- _EXERCISE DIRECTIONS_:
Write out the material below again, unchanged.
===== GIVEN DATA
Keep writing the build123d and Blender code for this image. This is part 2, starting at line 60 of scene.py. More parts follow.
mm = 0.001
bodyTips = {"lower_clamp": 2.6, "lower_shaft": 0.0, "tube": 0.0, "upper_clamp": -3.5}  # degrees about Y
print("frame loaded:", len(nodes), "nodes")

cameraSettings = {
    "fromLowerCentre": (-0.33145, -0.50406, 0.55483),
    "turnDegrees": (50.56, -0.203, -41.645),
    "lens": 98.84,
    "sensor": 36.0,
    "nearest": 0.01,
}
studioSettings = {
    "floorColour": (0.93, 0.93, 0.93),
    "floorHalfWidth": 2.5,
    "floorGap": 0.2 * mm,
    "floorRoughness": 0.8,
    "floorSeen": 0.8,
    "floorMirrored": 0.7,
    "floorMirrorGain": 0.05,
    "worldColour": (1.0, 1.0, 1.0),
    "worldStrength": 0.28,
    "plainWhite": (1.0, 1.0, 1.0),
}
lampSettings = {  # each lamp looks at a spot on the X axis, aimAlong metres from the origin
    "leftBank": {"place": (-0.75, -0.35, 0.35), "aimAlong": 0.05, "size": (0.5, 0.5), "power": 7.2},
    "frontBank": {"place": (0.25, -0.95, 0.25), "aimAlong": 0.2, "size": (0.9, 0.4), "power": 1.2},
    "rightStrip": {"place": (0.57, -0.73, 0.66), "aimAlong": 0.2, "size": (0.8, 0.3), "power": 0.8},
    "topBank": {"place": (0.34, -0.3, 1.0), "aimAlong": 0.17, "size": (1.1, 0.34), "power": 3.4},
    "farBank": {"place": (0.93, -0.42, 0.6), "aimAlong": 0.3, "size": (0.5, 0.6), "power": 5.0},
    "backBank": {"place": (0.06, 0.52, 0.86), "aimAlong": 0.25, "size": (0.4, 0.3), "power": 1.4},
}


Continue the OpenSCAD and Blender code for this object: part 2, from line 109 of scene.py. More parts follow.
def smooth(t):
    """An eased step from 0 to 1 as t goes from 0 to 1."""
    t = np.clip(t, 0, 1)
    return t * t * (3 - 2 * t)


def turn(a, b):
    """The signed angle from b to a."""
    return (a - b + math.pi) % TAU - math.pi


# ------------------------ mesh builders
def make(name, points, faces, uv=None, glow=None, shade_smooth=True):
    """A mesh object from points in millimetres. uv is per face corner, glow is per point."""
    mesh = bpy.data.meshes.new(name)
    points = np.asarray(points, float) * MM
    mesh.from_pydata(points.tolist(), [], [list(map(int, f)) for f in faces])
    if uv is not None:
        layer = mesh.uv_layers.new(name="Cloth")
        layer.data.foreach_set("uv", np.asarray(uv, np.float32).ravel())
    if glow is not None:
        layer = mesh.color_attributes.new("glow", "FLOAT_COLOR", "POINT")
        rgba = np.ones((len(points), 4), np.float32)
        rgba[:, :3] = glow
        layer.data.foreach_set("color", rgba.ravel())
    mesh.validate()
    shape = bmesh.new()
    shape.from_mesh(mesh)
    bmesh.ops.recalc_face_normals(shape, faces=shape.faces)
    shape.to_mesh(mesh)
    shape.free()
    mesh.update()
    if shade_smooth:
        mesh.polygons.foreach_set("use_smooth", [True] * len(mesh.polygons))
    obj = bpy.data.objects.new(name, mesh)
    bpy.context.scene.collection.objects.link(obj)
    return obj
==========
- _PROBLEM SOLUTION_:
Keep writing the build123d and Blender code for this image. This is part 2, starting at line 60 of scene.py. More parts follow.
mm = 0.001
bodyTips = {"lower_clamp": 2.6, "lower_shaft": 0.0, "tube": 0.0, "upper_clamp": -3.5}  # degrees about Y
print("frame loaded:", len(nodes), "nodes")

cameraSettings = {
    "fromLowerCentre": (-0.33145, -0.50406, 0.55483),
    "turnDegrees": (50.56, -0.203, -41.645),
    "lens": 98.84,
    "sensor": 36.0,
    "nearest": 0.01,
}
studioSettings = {
    "floorColour": (0.93, 0.93, 0.93),
    "floorHalfWidth": 2.5,
    "floorGap": 0.2 * mm,
    "floorRoughness": 0.8,
    "floorSeen": 0.8,
    "floorMirrored": 0.7,
    "floorMirrorGain": 0.05,
    "worldColour": (1.0, 1.0, 1.0),
    "worldStrength": 0.28,
    "plainWhite": (1.0, 1.0, 1.0),
}
lampSettings = {  # each lamp looks at a spot on the X axis, aimAlong metres from the origin
    "leftBank": {"place": (-0.75, -0.35, 0.35), "aimAlong": 0.05, "size": (0.5, 0.5), "power": 7.2},
    "frontBank": {"place": (0.25, -0.95, 0.25), "aimAlong": 0.2, "size": (0.9, 0.4), "power": 1.2},
    "rightStrip": {"place": (0.57, -0.73, 0.66), "aimAlong": 0.2, "size": (0.8, 0.3), "power": 0.8},
    "topBank": {"place": (0.34, -0.3, 1.0), "aimAlong": 0.17, "size": (1.1, 0.34), "power": 3.4},
    "farBank": {"place": (0.93, -0.42, 0.6), "aimAlong": 0.3, "size": (0.5, 0.6), "power": 5.0},
    "backBank": {"place": (0.06, 0.52, 0.86), "aimAlong": 0.25, "size": (0.4, 0.3), "power": 1.4},
}


Continue the OpenSCAD and Blender code for this object: part 2, from line 109 of scene.py. More parts follow.
def smooth(t):
    """An eased step from 0 to 1 as t goes from 0 to 1."""
    t = np.clip(t, 0, 1)
    return t * t * (3 - 2 * t)


def turn(a, b):
    """The signed angle from b to a."""
    return (a - b + math.pi) % TAU - math.pi


# ------------------------ mesh builders
def make(name, points, faces, uv=None, glow=None, shade_smooth=True):
    """A mesh object from points in millimetres. uv is per face corner, glow is per point."""
    mesh = bpy.data.meshes.new(name)
    points = np.asarray(points, float) * MM
    mesh.from_pydata(points.tolist(), [], [list(map(int, f)) for f in faces])
    if uv is not None:
        layer = mesh.uv_layers.new(name="Cloth")
        layer.data.foreach_set("uv", np.asarray(uv, np.float32).ravel())
    if glow is not None:
        layer = mesh.color_attributes.new("glow", "FLOAT_COLOR", "POINT")
        rgba = np.ones((len(points), 4), np.float32)
        rgba[:, :3] = glow
        layer.data.foreach_set("color", rgba.ravel())
    mesh.validate()
    shape = bmesh.new()
    shape.from_mesh(mesh)
    bmesh.ops.recalc_face_normals(shape, faces=shape.faces)
    shape.to_mesh(mesh)
    shape.free()
    mesh.update()
    if shade_smooth:
        mesh.polygons.foreach_set("use_smooth", [True] * len(mesh.polygons))
    obj = bpy.data.objects.new(name, mesh)
    bpy.context.scene.collection.objects.link(obj)
    return obj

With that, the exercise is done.